While Pangemenan took shelter, his own children, along with those of Liem and Sanger, were left to wonder what happened to their fathers. Eventually Pangemanan’s daughters, both U.S. citizens, were reunited with their father under the spire and safety of the church.
The Pangemanan children returned home at around 7:30 p.m. on Friday night. The front door was busted open and their home was thoroughly ransacked. Ammos Caley, an associate pastor at the church who escorted the children home, described the scene. He said:
They were completely turned upside down. The closet in the hallway where all of the coats are was torn up. To me it felt like sending a message of some sort or like they were looking for something non-money wise.

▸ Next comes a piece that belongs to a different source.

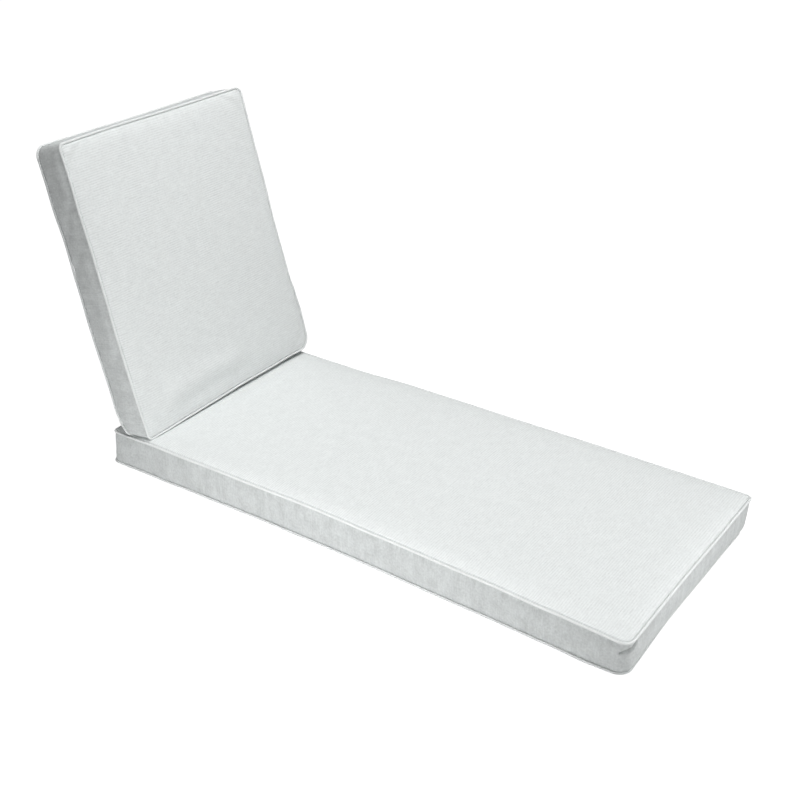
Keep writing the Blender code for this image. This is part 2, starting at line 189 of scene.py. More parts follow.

Additionally, the home of Arthur Jemmy and Silfia Tobing–Indonesian Christians who have been holed up taking sanctuary at the church since Octobter 2017–was also vandalized, prompting advocates to suggest ICE agents may have taken part in the attacks on immigrants’ homes.
In a Facebook post, Kaper-Dale made clear who he blamed for the property destruction. He wrote:
I believe that this is coordinated attacks by ICE–the abusive arm of our out of control Administration…Two of the families in sanctuary have had their homes broken into and ransacked while they have been in sanctuary. Abuse, abuse, abuse…Trump, gets [sic] your filthy hands off our people.
Kaper-Dale previously received a phone call from an ICE spokesperson requesting that he stop verbally attacking ICE’s Newark Field Director John Tsoukaris “because he and his family feel threatened.”
Kaper-Dale reportedly laughed off that request and noted the incongruity of ICE officials complaining about being threatened when they regularly threaten undocumented immigrants.
In an interview with Steph Solis, Pangemanan said, while not blaming anyone in particular:
They started destroying my children’s lives…My oldest daughter said to me last night, ‘I don’t have anymore safe spaces for myself.’
For their part, ICE denied the accusations. Spokeswoman Jennifer Elzea issued an emailed statement to media, which reads, in part, “ICE law enforcement officers carry out their sworn duties daily with the utmost professionalism, in accordance with their training. To suggest that they would cause intentional harm to property is irresponsible and spreads undue fear in the community which this individual claims to support.”
In the aftermath of ICE’s school-adjacent raids, Pangemanan’s taking of shelter at Kaper-Dale’s church, and the apparently concomitant vandalism of multiple immigrants’ homes, New Jersey officials have taken notice and spoken out in favor of those being targeted by the federal government’s immigrant round up infrastructure.
New Jersey Attorney General Gurbir Grewal was so disturbed by the story that he penned an open letter to U.S. Secretary of Homeland Security Kirstjen M. Nielsen chastising ICE for an apparent violation of internal policy. He wrote:
Here, the fact that ICE arrested two parents as they were driving away from their children’s school is deeply upsetting. I’m not aware of any exigent or unique circumstances here that would justify such a departure from ICE’s settled policy on sensitive locations. Undoubtedly, this creates a chilling environment for parents, who were simply ensuring that their children arrived to school safely. I trust that you will personally evaluate the circumstances surrounding this enforcement action and take any and all appropriate measures to remedy any violation of ICE policy.
In addition, New Jersey Governor Phil Murphy and U.S. Representative Frank Pallone (D-NJ) have recently shown up to the Reformed Church of Highland Park for photo ops with the sanctuary-claiming immigrants there. Both men have pledged their support to Pangemanan and the others currently residing in the tenuous sanctuary of the neighborhood church.